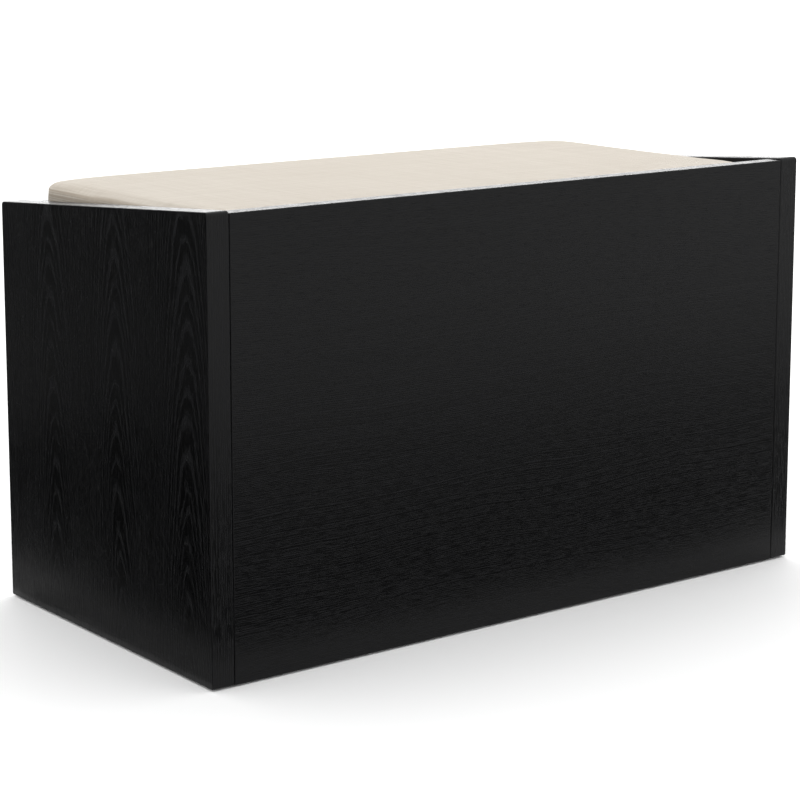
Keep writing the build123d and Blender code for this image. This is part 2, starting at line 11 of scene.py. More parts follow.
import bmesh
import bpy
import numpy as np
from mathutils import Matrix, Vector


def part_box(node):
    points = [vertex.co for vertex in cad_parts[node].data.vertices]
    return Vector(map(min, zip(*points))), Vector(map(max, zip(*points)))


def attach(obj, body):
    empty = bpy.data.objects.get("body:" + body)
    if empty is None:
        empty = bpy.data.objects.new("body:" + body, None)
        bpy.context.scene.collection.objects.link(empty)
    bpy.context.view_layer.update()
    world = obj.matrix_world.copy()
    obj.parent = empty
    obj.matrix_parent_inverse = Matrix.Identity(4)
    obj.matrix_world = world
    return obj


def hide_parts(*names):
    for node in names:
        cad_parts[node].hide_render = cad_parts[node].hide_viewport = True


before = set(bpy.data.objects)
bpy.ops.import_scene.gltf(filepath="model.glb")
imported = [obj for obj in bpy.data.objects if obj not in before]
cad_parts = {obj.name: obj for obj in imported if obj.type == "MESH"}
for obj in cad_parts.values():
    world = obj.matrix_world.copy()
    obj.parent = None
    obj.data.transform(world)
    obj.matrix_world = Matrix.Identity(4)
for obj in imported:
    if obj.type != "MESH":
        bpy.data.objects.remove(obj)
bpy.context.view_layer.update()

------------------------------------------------

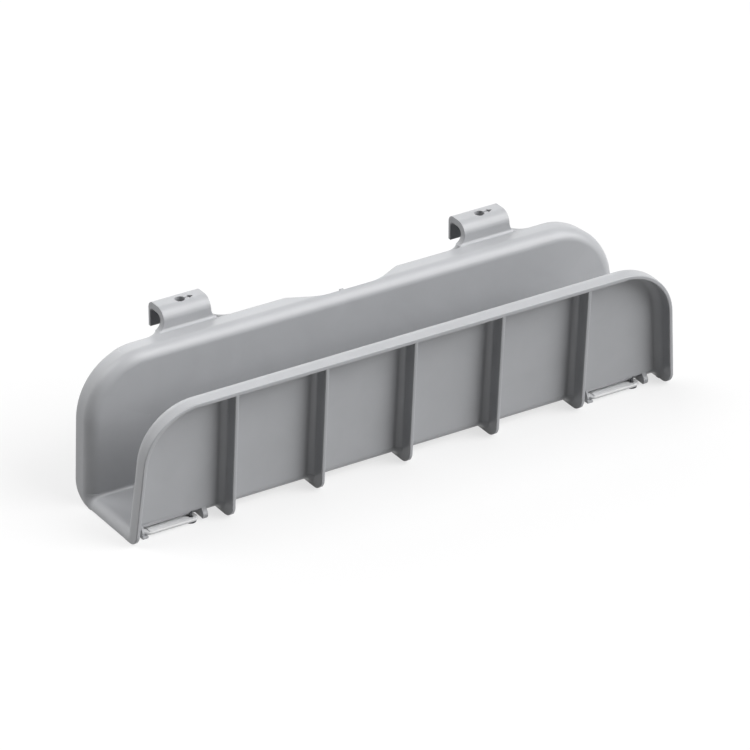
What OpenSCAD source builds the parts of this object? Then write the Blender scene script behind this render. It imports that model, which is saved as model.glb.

------------------------------------------------

Given instruction: Begin with the line containing "if empty is", end with the line containing "before = set(bpy.data.objects)", and repeat every line in that stretch exactly.

Answer to this exercise:
    if empty is None:
        empty = bpy.data.objects.new("body:" + body, None)
        bpy.context.scene.collection.objects.link(empty)
    bpy.context.view_layer.update()
    world = obj.matrix_world.copy()
    obj.parent = empty
    obj.matrix_parent_inverse = Matrix.Identity(4)
    obj.matrix_world = world
    return obj


def hide_parts(*names):
    for node in names:
        cad_parts[node].hide_render = cad_parts[node].hide_viewport = True


before = set(bpy.data.objects)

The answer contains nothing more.